### PROBLEM STATEMENT
Reproduce the section of the listing that begins at the line containing "Write the three.js" and finishes at the line containing "const roomSize = 1000;". Include both end lines and nothing beyond them.

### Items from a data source
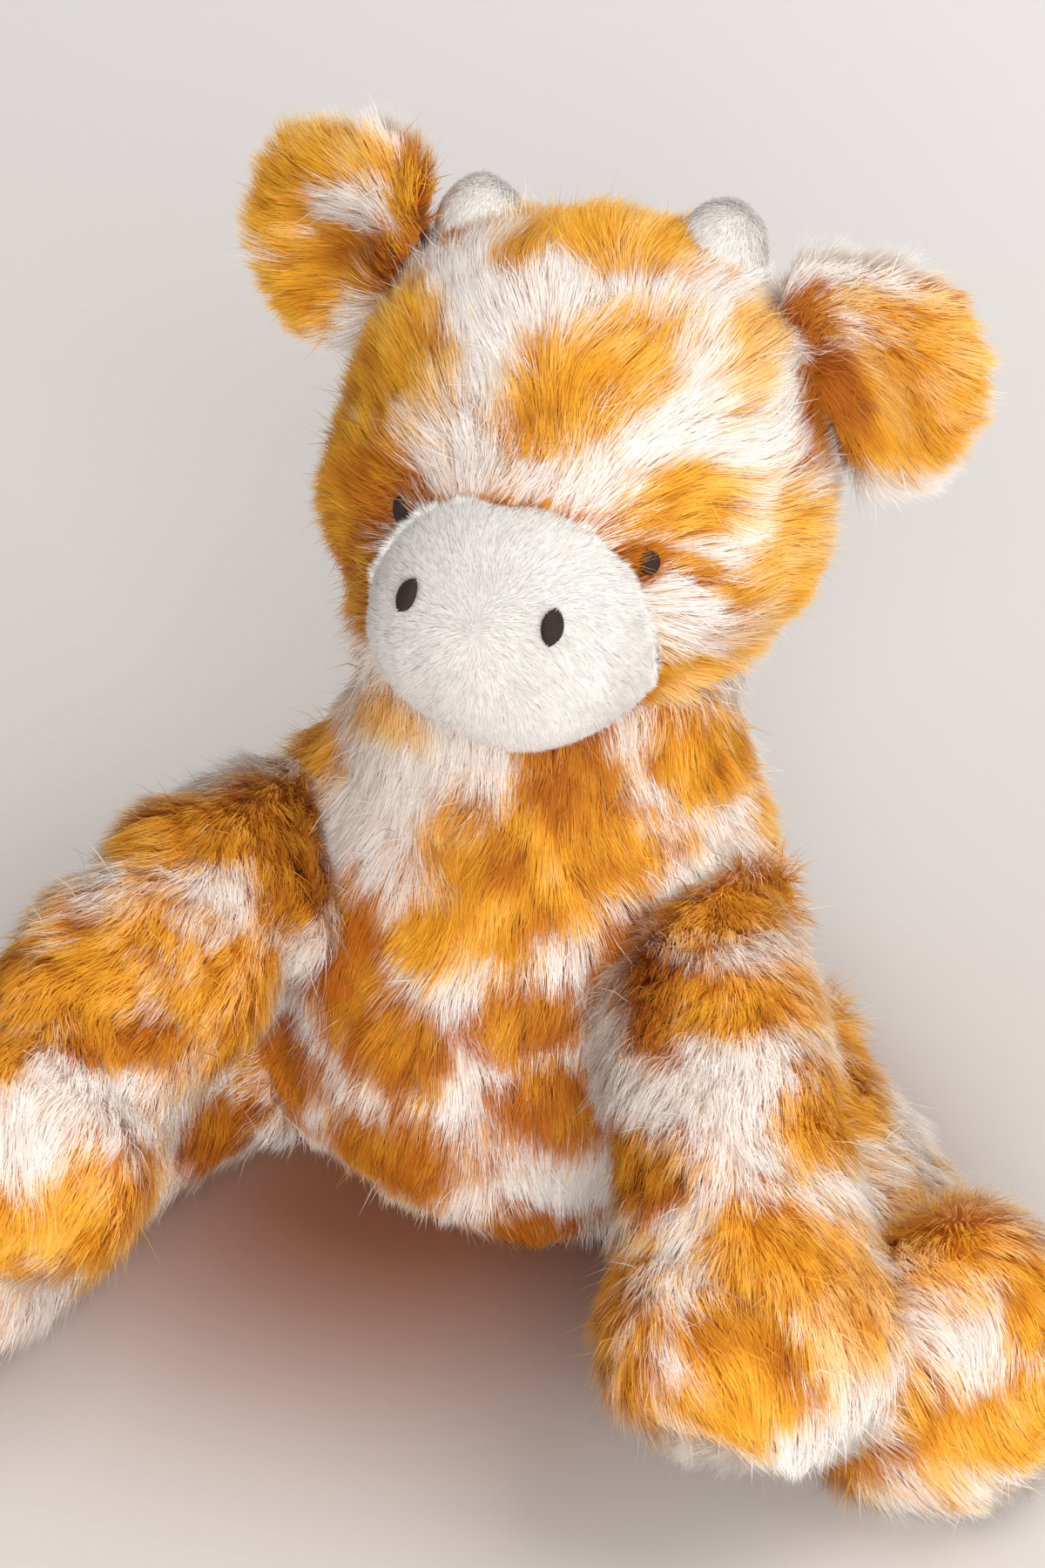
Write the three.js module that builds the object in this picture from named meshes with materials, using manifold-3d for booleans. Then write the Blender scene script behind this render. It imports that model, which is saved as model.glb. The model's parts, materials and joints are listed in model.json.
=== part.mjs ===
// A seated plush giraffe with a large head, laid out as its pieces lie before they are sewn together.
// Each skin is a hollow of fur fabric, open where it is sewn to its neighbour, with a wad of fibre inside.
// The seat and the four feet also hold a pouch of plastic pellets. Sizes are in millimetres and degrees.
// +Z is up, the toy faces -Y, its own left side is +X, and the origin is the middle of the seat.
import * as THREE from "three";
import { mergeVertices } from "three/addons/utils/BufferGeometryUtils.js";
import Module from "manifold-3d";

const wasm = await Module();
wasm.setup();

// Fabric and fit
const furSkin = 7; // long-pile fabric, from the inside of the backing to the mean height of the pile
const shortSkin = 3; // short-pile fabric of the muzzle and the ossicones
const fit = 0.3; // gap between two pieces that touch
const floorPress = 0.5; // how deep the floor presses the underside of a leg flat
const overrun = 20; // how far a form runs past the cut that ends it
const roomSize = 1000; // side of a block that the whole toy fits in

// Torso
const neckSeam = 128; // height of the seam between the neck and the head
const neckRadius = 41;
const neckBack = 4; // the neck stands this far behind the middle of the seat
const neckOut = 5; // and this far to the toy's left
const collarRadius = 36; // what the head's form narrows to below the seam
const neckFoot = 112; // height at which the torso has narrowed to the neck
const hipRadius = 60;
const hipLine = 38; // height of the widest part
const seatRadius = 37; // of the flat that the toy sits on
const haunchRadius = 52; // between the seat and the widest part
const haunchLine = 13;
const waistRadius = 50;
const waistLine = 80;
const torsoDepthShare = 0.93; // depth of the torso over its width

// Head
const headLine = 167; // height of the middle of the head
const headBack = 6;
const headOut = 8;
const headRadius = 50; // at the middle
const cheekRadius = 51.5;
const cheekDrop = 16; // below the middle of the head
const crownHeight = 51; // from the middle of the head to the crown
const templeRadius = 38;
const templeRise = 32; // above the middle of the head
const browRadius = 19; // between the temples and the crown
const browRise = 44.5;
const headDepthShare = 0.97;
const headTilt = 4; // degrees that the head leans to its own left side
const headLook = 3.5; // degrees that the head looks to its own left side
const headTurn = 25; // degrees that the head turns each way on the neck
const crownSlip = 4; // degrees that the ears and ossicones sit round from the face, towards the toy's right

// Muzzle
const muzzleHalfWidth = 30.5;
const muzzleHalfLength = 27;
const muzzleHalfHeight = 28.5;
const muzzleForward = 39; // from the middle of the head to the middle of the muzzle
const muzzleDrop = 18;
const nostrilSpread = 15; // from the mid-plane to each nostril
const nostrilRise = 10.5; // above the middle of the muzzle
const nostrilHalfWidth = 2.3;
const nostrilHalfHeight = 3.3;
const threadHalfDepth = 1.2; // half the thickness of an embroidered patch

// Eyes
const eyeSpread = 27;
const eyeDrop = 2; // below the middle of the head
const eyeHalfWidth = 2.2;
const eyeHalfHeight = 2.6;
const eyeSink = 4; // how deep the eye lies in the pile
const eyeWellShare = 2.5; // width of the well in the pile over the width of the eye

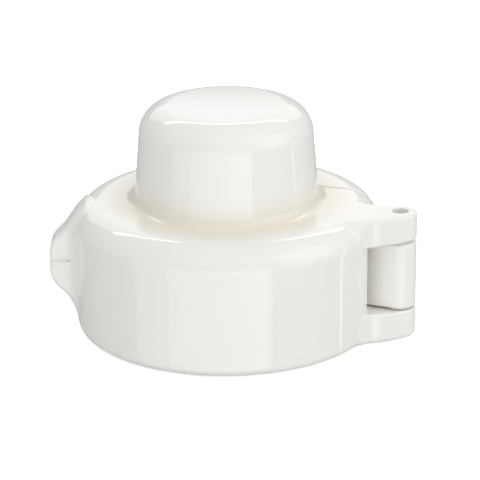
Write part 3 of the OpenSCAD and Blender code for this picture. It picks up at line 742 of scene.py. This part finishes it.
==
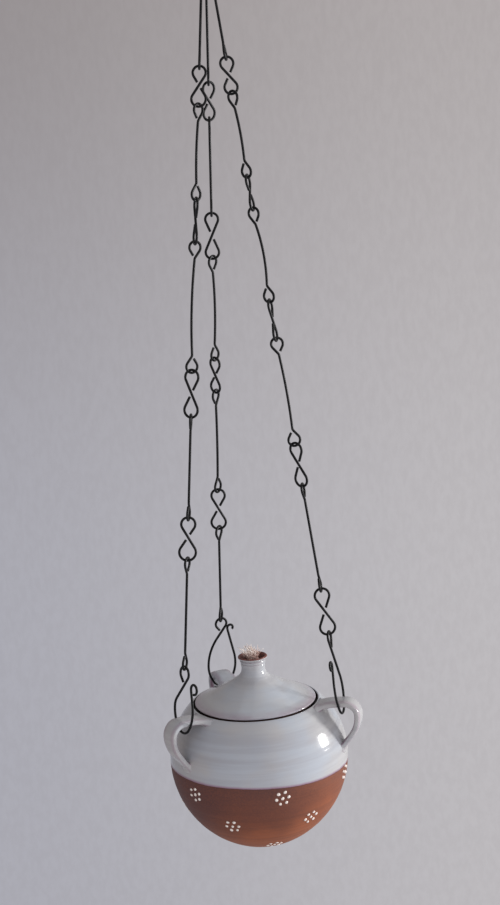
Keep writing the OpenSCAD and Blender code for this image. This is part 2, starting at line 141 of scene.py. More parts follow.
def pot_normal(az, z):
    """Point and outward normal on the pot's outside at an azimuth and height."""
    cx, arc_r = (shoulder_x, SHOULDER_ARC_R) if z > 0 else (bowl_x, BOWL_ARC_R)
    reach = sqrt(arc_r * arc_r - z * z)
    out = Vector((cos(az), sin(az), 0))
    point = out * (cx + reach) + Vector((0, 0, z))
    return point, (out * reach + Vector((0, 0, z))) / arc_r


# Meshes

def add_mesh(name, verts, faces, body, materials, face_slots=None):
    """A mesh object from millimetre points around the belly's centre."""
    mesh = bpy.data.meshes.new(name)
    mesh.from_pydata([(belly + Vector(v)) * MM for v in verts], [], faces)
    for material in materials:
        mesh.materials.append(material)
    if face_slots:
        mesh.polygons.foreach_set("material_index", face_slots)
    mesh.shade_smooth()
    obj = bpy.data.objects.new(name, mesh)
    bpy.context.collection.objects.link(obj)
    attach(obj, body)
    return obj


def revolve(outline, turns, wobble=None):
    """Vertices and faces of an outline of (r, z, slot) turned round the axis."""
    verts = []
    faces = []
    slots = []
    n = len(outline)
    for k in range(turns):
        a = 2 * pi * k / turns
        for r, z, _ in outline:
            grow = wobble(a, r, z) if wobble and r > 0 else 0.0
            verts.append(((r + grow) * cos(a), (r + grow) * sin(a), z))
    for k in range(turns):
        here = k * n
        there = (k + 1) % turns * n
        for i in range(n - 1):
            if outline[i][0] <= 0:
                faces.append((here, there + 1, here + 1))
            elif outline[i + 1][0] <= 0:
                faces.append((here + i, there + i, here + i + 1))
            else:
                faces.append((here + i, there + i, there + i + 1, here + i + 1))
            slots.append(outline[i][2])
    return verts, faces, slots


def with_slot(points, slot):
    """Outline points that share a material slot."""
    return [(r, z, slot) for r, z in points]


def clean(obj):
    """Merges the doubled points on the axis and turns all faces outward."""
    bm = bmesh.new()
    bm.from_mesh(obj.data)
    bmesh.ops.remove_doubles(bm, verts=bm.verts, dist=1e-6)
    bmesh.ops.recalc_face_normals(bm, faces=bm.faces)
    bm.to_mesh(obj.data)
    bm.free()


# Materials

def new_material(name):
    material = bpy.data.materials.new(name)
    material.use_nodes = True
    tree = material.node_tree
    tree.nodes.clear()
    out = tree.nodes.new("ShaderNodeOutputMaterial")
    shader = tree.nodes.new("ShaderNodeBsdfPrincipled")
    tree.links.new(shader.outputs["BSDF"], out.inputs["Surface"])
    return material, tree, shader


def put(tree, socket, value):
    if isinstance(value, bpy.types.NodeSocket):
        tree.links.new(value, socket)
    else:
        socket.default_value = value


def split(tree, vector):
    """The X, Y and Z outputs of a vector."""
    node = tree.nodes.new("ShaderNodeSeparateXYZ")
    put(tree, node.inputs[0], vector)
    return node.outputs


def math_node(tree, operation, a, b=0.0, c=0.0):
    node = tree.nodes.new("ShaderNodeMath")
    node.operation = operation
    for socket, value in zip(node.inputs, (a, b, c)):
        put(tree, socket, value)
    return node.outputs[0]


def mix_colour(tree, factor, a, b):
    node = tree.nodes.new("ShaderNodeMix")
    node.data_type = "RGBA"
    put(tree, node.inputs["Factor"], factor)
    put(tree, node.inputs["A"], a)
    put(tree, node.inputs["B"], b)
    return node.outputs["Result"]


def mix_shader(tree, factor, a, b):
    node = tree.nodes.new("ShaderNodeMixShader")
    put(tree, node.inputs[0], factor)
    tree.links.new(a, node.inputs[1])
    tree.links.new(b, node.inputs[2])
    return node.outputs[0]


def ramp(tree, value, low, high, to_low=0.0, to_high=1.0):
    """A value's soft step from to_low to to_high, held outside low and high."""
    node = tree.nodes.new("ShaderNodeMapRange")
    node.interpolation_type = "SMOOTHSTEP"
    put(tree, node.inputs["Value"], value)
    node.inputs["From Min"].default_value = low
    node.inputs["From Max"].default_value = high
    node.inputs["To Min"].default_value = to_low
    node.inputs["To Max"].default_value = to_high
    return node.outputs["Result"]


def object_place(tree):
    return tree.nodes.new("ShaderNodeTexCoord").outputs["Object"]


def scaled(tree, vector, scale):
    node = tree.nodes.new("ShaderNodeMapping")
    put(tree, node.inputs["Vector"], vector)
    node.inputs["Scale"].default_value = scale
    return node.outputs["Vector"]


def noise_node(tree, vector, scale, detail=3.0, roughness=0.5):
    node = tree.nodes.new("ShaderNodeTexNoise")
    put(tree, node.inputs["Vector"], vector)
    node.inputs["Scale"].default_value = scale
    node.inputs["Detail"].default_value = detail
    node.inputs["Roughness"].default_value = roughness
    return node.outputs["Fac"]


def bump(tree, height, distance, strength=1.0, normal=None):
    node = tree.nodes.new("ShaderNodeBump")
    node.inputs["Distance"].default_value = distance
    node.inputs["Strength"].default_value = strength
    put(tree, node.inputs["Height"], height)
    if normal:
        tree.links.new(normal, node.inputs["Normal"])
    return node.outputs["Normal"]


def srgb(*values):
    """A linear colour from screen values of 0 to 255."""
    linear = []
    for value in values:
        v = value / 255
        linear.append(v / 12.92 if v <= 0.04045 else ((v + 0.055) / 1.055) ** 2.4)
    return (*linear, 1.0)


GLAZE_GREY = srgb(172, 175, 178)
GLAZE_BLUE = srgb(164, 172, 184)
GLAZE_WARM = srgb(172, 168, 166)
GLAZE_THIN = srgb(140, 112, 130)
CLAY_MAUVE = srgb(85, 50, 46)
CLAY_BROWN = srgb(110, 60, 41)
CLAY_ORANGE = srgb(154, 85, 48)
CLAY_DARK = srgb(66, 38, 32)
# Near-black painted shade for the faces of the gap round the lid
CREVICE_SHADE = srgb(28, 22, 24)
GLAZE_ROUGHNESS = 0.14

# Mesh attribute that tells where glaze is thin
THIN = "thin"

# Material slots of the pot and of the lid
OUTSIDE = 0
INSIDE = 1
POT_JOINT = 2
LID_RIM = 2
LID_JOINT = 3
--
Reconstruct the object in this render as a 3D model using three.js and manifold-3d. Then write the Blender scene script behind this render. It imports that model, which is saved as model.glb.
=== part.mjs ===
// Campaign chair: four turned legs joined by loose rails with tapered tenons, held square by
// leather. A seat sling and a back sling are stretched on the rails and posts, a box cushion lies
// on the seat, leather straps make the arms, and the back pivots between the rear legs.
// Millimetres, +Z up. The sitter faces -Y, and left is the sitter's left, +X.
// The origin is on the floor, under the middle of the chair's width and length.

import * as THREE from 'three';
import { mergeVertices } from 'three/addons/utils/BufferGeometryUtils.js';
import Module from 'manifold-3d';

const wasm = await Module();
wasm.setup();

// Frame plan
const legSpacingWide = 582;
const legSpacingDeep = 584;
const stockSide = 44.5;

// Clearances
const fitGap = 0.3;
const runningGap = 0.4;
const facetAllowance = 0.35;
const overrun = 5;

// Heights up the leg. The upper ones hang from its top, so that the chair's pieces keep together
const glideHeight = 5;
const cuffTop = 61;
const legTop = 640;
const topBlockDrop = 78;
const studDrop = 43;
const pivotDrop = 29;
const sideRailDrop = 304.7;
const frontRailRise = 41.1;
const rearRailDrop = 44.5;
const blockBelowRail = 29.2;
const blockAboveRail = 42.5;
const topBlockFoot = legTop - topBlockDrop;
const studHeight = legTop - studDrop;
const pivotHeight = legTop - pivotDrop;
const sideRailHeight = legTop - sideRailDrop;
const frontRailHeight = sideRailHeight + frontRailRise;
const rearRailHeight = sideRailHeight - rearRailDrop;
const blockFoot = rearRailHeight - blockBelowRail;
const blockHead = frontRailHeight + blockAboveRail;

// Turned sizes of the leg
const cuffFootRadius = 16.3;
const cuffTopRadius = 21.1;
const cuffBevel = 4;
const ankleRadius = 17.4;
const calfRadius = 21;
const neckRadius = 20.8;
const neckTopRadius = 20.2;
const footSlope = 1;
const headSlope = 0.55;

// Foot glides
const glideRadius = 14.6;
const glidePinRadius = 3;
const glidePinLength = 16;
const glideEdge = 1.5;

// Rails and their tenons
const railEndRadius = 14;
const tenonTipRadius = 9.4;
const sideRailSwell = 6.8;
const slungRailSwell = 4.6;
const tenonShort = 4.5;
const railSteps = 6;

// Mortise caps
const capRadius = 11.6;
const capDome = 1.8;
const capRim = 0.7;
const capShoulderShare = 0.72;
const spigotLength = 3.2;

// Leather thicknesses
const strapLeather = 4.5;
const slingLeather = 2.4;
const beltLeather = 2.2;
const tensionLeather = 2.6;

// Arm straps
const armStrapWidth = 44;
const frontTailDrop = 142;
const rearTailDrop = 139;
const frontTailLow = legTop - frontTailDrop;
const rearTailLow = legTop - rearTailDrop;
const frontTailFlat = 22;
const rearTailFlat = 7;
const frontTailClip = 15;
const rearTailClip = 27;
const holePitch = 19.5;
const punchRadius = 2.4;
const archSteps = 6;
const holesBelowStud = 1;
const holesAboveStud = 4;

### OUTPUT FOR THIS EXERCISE
Write the three.js module that builds the object in this picture from named meshes with materials, using manifold-3d for booleans. Then write the Blender scene script behind this render. It imports that model, which is saved as model.glb. The model's parts, materials and joints are listed in model.json.
=== part.mjs ===
// A seated plush giraffe with a large head, laid out as its pieces lie before they are sewn together.
// Each skin is a hollow of fur fabric, open where it is sewn to its neighbour, with a wad of fibre inside.
// The seat and the four feet also hold a pouch of plastic pellets. Sizes are in millimetres and degrees.
// +Z is up, the toy faces -Y, its own left side is +X, and the origin is the middle of the seat.
import * as THREE from "three";
import { mergeVertices } from "three/addons/utils/BufferGeometryUtils.js";
import Module from "manifold-3d";

const wasm = await Module();
wasm.setup();

// Fabric and fit
const furSkin = 7; // long-pile fabric, from the inside of the backing to the mean height of the pile
const shortSkin = 3; // short-pile fabric of the muzzle and the ossicones
const fit = 0.3; // gap between two pieces that touch
const floorPress = 0.5; // how deep the floor presses the underside of a leg flat
const overrun = 20; // how far a form runs past the cut that ends it
const roomSize = 1000; // side of a block that the whole toy fits in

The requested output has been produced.